12
votes

Recently I'm considering to use Amazon RDS Multi-AZ deployment for a service in production environment, and I've read the related documents.

However, I have a question about the failover. In the FAQ of Amazon RDS, failover is described as follows:

Q: What happens during Multi-AZ failover and how long does it take?

Failover is automatically handled by Amazon RDS so that you can resume database operations as quickly as possible without administrative intervention. When failing over, Amazon RDS simply flips the canonical name record (CNAME) for your DB Instance to point at the standby, which is in turn promoted to become the new primary. We encourage you to follow best practices and implement database connection retry at the application layer. Failover times are a function of the time it takes crash recovery to complete. Start-to-finish, failover typically completes within three minutes.

From the above description, I guess there must be a monitoring service which could detect failure of primary instance and do the flipping.

My question is, which AZ does this monitoring service host in? There are 3 possibilities: 1. Same AZ as the primary 2. Same AZ as the standby 3. Another AZ

Apparently 1&2 won't be the case, since it could not handle the situation that entire AZ being unavailable. So, if 3 is the case, what if the AZ of the monitoring service goes down? Is there another service to monitor this monitoring service? It seems to be an endless domino.

So, how is Amazon ensuring the availability of RDS in Multi-AZ deployment?

4

4 Answers

1
votes

So, how is Amazon ensuring the availability of RDS in Multi-AZ deployment?

I think that the "how" in this case is abstracted by design away from the user, given that RDS is a PaaS service. A multi-AZ deployment has a great deal that is hidden, however, the following are true:

  • You don't have any access to the secondary instance, unless a failover occurs
  • You are guaranteed that a secondary instance is located in a separate AZ from the primary

In his blog post, John Gemignani mentions the notion of an observer managing which RDS instance is active in the multi-AZ architecture. But to your point, what is the observer? And where is it observing from?

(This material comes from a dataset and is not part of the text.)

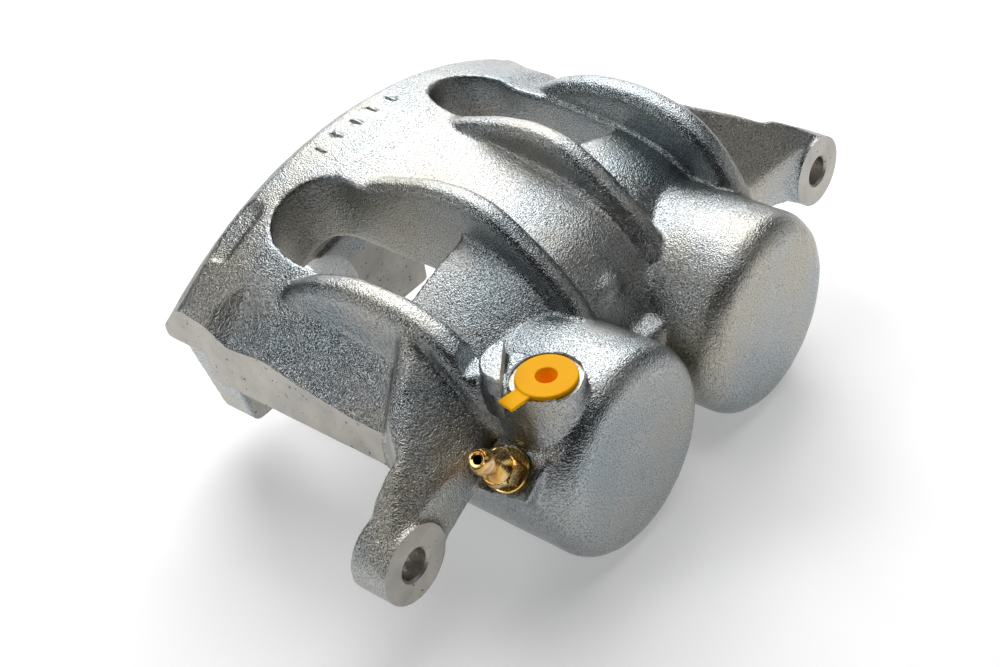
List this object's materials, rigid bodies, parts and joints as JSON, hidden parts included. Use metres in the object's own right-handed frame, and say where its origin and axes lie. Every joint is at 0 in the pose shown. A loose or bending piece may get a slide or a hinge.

Here's my guess, based upon my experience with AWS:

The observer in an RDS multi-AZ deployment is a highly available service that is deployed throughout every AZ in every region that RDS multi-AZ is available, and makes use of existing AWS platform services to monitor the health and state of all of the infrastructure that may affect an RDS instance. Some of the services that make up the observer may be part of the AWS platform itself, and otherwise hidden from the user.

I would be willing to bet that the same underlying services that comprise CloudWatch Events is used in some capacity for the RDS multi-AZ observer. From Jeff Barr's blog post announcing CloudWatch Events, he describes the service this way:

You can think of CloudWatch Events as the central nervous system for your AWS environment. It is wired in to every nook and cranny of the supported services, and becomes aware of operational changes as they happen. Then, driven by your rules, it activates functions and sends messages (activating muscles, if you will) to respond to the environment, making changes, capturing state information, or taking corrective action.

Think of the observer the same way - it's a component of the AWS platform that provides a function that we, as the users of the platform do not need to think about. It's part of AWS's responsibility in the Shared Responsibility Model.

0
votes

Educated guess - the monitoring service runs on all the AZs and refers to a shared list of running instances (which is sync-replicated across the AZs). As soon as a monitoring service on one AZ notices that another AZ is down, it flips the CNAMES of all the running instances to an AZ which is currently up.

0
votes

We did not get to determine where the fail-over instance resides, but our primary is in US-West-2c and secondary is in US-West-2b.

Using PostgreSQL, our data became corrupted because of a physical problem with the Amazon volume (as near as we could tell). We did not have a multi-AZ set up at the time, so to recover, we had to perform a point-in-time restore as close in time as we could to the event. Amazon support assured us that had we gone ahead with the Multi-AZ, they would have automatically rolled over to the other AZ. This begs the questions how they could have determined that, and would the data corruption propagated to the other AZ?

Because of that shisaster, we also added a read-only replica, which seems to make a lot more sense to me. We also use the RO replica for read and other functions. My understanding from my Amazon rep is that one can think of the Multi-AZ setting as more like a RAID situation.

0
votes

From the docs, fail over occurs if the following conditions are met:

  • Loss of availability in primary Availability Zone
  • Loss of network connectivity to primary
  • Compute unit failure on primary
  • Storage failure on primary

This infers that the monitoring is not located in the same AZ. Most likely, the read replica is using mysql functions (https://dev.mysql.com/doc/refman/5.7/en/replication-administration-status.html) to monitor the status of the master, and taking action if the master becomes unreachable.

Of course, this bears the question what happens if the replica AZ fails? Amazon most likely has checks in the replica's failure detection to figure out whether it's failing or the primary is.